As a former CEO of Exide Battery, Lutz recognizes the pattern.

“We’d sell to Pep Boys, Sears, Advance Auto and they would put out bids. If you weren’t the low bidder, you didn’t get the business.”

In the question and answer period that followed his SAE presentation, Lutz said a lack of response by the traditional auto industry to changes that are occurring could be viewed as “Darwinian” in the sense that the strongest will survive.

He pointed to General Motors, an organization that might have largely been considered “conservative bound” as now aiming to be one of the big fleet owners.

In the SAE exhibit hall were suppliers like Vector, a German-headquartered firm with facilities in Novi, that is focused on its embedded software systems for vehicles that will communicate with each other, as well as the traffic systems of the future.

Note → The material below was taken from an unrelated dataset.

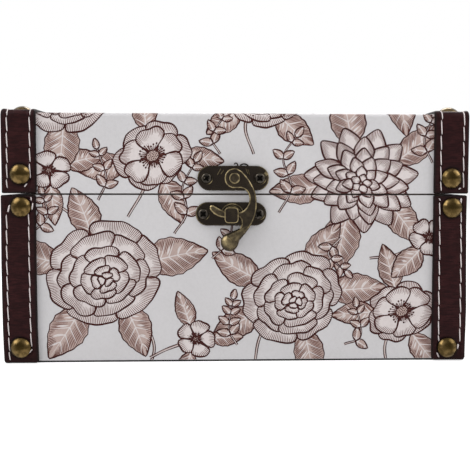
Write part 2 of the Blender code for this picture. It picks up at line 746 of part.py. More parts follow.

A little further down the aisles of supplier displays was a group of former students from Clemson University, displaying the seventh iteration of the Deep Orange project, which is part of the South Carolina school’s International Center for Automotive Research.

Robert Knizek and Roshan Sai Subburaj, both graduates of Clemson’s master’s program in automotive engineering, were at a display that featured a fully drivable and functional concept vehicle, the seventh project in a program that began in 2014.

“In this program, we simulate a complete vehicle development scenario,” said Knizek, whose automotive engineering degree landed him a job with Ford Motor. Subburaj is now a functional safety engineer at KvA Technologies in Royal Oak.

Put together, the supplier displays, along with various technical presentations in halls throughout Cobo Center, bring members of SAE the fuel they need to continue their development work.

The results of their work will be future generations of vehicles in our driveways and on roadways. Or, at least as likely, those same vehicles pulling up to our homes to take us where we want to go, with no driver on board.